#LaPostal ‘Al final de los días’

by | Colaboraciones

#LaPostal es una propuesta creativa en la que la periodista Isabel Salas escribe relatos posibles a partir de fotos tomadas en diferentes lugares del mundo por el fotógrafo colombiano Michael Vanegas.    “Su muerte será a los 83 años. Procure estar acompañado para que lo asistan con el dolor.” Me llamo Miguel Valencia, tengo 83 años, estoy solo […]
Comunicadora social de la Universidad del Valle, especialista en comunicación estratégica de la Universidad Sergio Arboleda y magíster en Gestión Pública de la Universidad de los Andes.

#LaPostal es una propuesta creativa en la que la periodista Isabel Salas escribe relatos posibles a partir de fotos tomadas en diferentes lugares del mundo por el fotógrafo colombiano Michael Vanegas

 

“Su muerte será a los 83 años. Procure estar acompañado para que lo asistan con el dolor.”

Me llamo Miguel Valencia, tengo 83 años, estoy solo y esta tarde voy a morir.

Soy fotógrafo, de esos nacidos en los noventas, de aquellos que andaban con un aparato desproporcionadamente grande por la calle. Por años, capturé instantáneas con una caja de 13 centímetros de largo por 10 de alto, una caja que era mi arma, que era mi vida. 

Aún no llegaba a los 30 años cuando recibí el mensaje sobre mi muerte. En ese entonces, era altivo, impulsivo y soñador. Conocía poco de límites y, los que tenía, eran tan recios como el muro de Berlín. Cuando recibí la notificación, en un solitario y frío mensaje de texto, apenas se ponía de moda saber cuándo te ibas a morir. 

Al principio, fue extraño para todos. La mayoría dudaba de la información pero sentía miedo de que fuera cierta. Se inventaron teorías de todo tipo e intentaron seguir con la vida como si no hubiera una cuenta regresiva descontándonos el tiempo de estar vivos.

Yo lo tomé con tranquilidad, tenía más de 50 años por delante: cinco décadas para los viajes soñados y los amores pendientes. Pero cinco décadas no son tantas como parecen. Hoy, que soy un gato que agoniza, resistiendo en soledad, como fiera, los embates de la vida que se me escapa, veo a los ojos a esos destinos a los que nunca fui y a esos amores que se me fueron como agua entre los dedos. 
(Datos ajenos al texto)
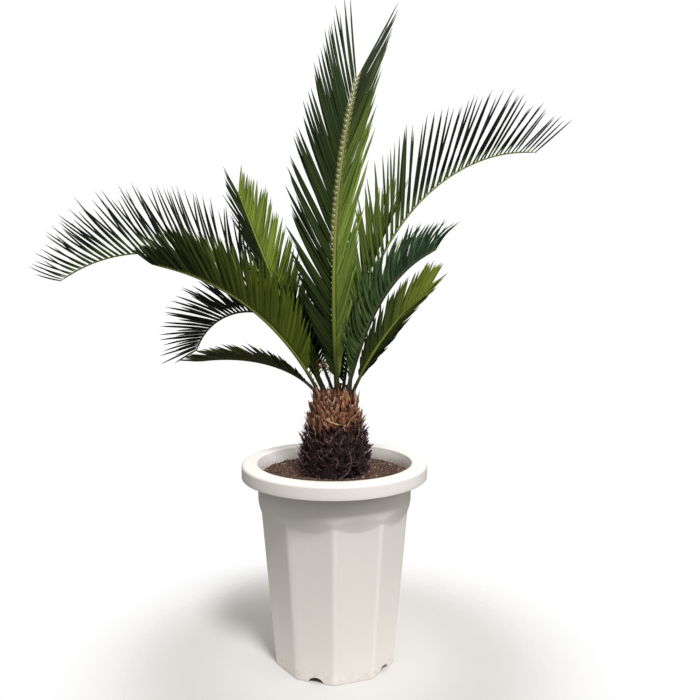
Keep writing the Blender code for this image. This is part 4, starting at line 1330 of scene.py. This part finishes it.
FLOOR_RADIUS = 0.6
FLOOR_DEPTH = 0.02
FLOOR_SIDES = 64
FLOOR_FADES_FROM = 0.12
FLOOR_FADES_TO = 0.42
floor_rim = [polar(FLOOR_RADIUS, t, 0.0) for t in np.linspace(0, 2 * math.pi, FLOOR_SIDES, endpoint=False)]
floor_faces = [tuple(range(FLOOR_SIDES))]
floor_faces += [(step, (step + 1) % FLOOR_SIDES, FLOOR_SIDES) for step in range(FLOOR_SIDES)]
floor = add_mesh("floor", floor_rim + [(0.0, 0.0, -FLOOR_DEPTH)], floor_faces)
floor_look, start, shader = new_material("floor_paper", {"Roughness": 0.9, "Specular IOR Level": 0.1})
place = start.here()
place.grain(3.0).mix((0.60, 0.60, 0.60), (0.62, 0.62, 0.62)).feed(shader.inputs["Base Color"])
faded = place.maths("LENGTH", place).step(FLOOR_FADES_FROM, FLOOR_FADES_TO)
(1.0 - faded).feed(shader.inputs["Alpha"])
floor.data.materials.append(floor_look)

GLOW_ALL_ROUND = 0.14
GLOW_FROM_ABOVE = 0.92
world = bpy.data.worlds.new("studio")
world.use_nodes = True
studio = Wire(world.node_tree)
above = studio.node("ShaderNodeTexCoord", None, None, "Generated").axis(2).clamped()
tent = studio.node("ShaderNodeBackground", None, {
    "Color": (1.0, 0.95, 0.89), "Strength": above * GLOW_FROM_ABOVE + GLOW_ALL_ROUND})
paper = studio.node("ShaderNodeBackground", None, {"Color": (1.0, 1.0, 1.0), "Strength": 1.0})
seen = studio.node("ShaderNodeLightPath", None, None, "Is Camera Ray")
both = studio.node("ShaderNodeMixShader", None, {0: seen, 1: tent, 2: paper})
both.feed(world.node_tree.nodes["World Output"].inputs["Surface"])
bpy.context.scene.world = world
bpy.context.scene.view_settings.view_transform = "Standard"


def add_sun(name, energy, softness, colour, direction):
    """A far light that shines in a direction, as soft as its angle in degrees."""
    lamp = bpy.data.lights.new(name, "SUN")
    lamp.energy = energy
    lamp.angle = math.radians(softness)
    lamp.color = colour
    show(name, lamp).rotation_euler = Vector(direction).to_track_quat("-Z", "Y").to_euler()


add_sun("key", 2.6, 13, (1.0, 0.98, 0.95), (-0.23, 0.54, -0.81))
add_sun("side", 0.35, 25, (1.0, 0.97, 0.93), (-0.85, 0.35, -0.38))

# The camera stands a metre in front of the pot, a little over half a metre up. It is tipped
# slightly down and turned slightly to the right.

CAMERA_PLACE = (0, -1.01, 0.54)
CAMERA_DOWN = 4.75
CAMERA_RIGHT = 1.28
lens = bpy.data.cameras.new("camera")
lens.lens = 36
lens.sensor_width = 36
camera = show("camera", lens)
camera.location = CAMERA_PLACE
camera.rotation_euler = (math.radians(90 - CAMERA_DOWN), 0, math.radians(-CAMERA_RIGHT))
bpy.context.scene.camera = camera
El mensaje de mi padre lo leí yo, moriría a los 75 años de cáncer. Nunca lo creyó, ni siquiera el día en que su muerte llegó. Mi madre fue después, un accidente cerebro vascular acabaría con su vida a los 88 años, decía el mensaje. Ella no quiso leerlo cuando lo recibió, lo hizo el día que llegó a la octava década. 

Y C, la mujer que más he amado en la vida, supo a los 24 años que moriría a los 40 de un ataque al corazón. Casi no hablamos del tema. Creo que lloraba en soledad cada que recordaba ese destino. Era inevitable y lo sabía, pero temía como nada ese momento de desvanecerse para siempre, de desvanecerse y no haberse hecho tan feliz como soñaba. 

“¿Pero qué es la felicidad?”, le preguntaba yo cada vez que la veía agobiada por ese cronómetro que nos habían impuesto a todos y que nos hacía contar a la inversa, no sumábamos años, restábamos los que nos iban quedando, y esos eran cada vez más lánguidos. 

“La felicidad es estar contigo siempre”, me decía ella y remataba con su risa graciosa. 

Pero la entropía nos ganó. Le ganó. Le ganó incluso a esa premonición científica que había anunciado el día exacto de su muerte. 

Fue un domingo soleado, se despertó temprano, recogió su cabello bien arriba en la cabeza, me pidió la cámara prestada con un susurro en el oído. Dije que sí y me envolví de nuevo en las cobijas. Pasaron las horas y no volvió. 

La encontraron debajo de un puente, se lanzó de frente y su rostro se fundió con el asfalto. Arriba dejó la cámara. Esta foto, en cuyo respaldo escribo estas palabras, fue la última que ella tomó.